This post is for people who aren’t sure how to describe their book to us and just need to know a little bit about book lingo so we’ll both be on the same page.
- The “backbone” of the book; the part of the book that you see when you shelve it, the part you hold when you’re balancing the book on one hand while you read it.
- Raised ribs or bands:
- The horizontal lines on the spine, giving a 3-D effect because there’s something under the leather. These used to have a function. Now they are ornamental. Height and placement can vary.
- This is the part you see when the book is closed, whatever it’s made of. There’s the front cover, the back cover, and the spine cover. It should all be connected.
- These are the front and back parts of a hardcover book. A board is made of thick, hopefully non-acidic, cardboard, but some antiquarian books have very acidic boards. On an antique family Bible, a thicker cover is made of several boards on top of each other, carved out in the middle.
- Text block:
- The pages; the “guts” of the book.
- Sewn binding:
- This means the book is comprised of groups of pages that are folded together, and they’re all sewn together at the spine edge. If you look down on the top of the book, you should see something that looks like little booklets side by side. They are called “signatures.”
- Glued binding:
- This means the book has pages all cut to the same size and stuck up against a glue strip at the spine. It means trouble when the glue strip pulls away or shrinks. Heat will cause that. This is also ironically called “perfect binding.”
- Mull, or Hinge Cloth:
- This is the mesh stuff over the sewn spine. You’re not actually seeing the sewing, but the reinforcement material. Actually, you’re not supposed to be able to see it, but if your book is broken at the hinge, you can see things you’re not supposed to see. Many modern books use what is called “super.” They fall apart because it is not at all “super.”

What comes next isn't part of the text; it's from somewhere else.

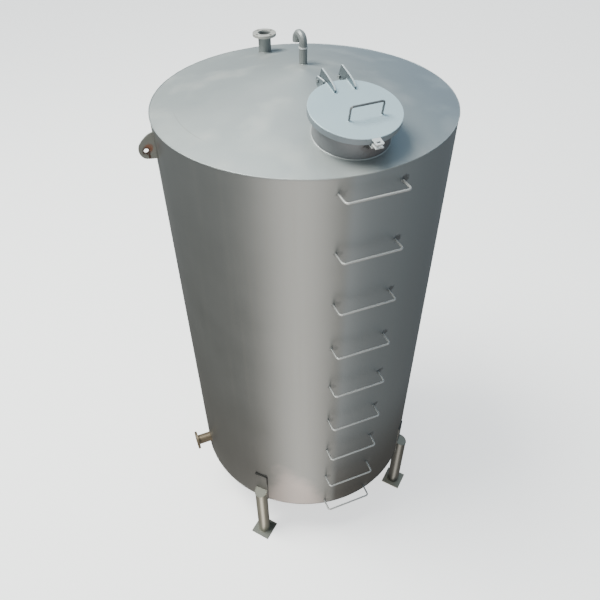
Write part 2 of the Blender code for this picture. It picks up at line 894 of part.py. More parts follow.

- Hinges on a book are formed by the pastedown end page and the free end page. They’re like the inside of your elbow. If they’re torn, you can see the hinge cloth on the spine.
- End pages:
- These are the long pages that are glued down to the inside of the cover and form the hinge and the first page of the book (often colored, and in a Bible especially, made of leatherette). On Bibles, these are sometimes called “liners”, but often Bibles have an interior lining material between the leather and the end page to stabilize the leather, so to avoid confusion we prefer to use the term “end pages.”
- Interior liner:
- This is the part you don’t see, sandwiched in-between the cover leather and the pastedown end page. In general, that can be anything from card stock to nothing at all.
At The Treasured Book we don’t use card stock and we’ve discontinued the use of leather for the interior liner. Instead, we will often use a thin fiber liner that adds stability to the leather, but not stiffness. Any stiffness or suppleness in a leather option, then, would be from the thickness of the hide and the way it was tanned and finished.
When we want to reduce the flexibility, we use more interior liner.
- Headbands and Tailbands:
- These are little strips of cloth, often striped, attached to the spine edges of the pages at the top and bottom of the text block. These, like the raised ribs, used to have a real function, but today, they make the book look nice and cover up raw edges.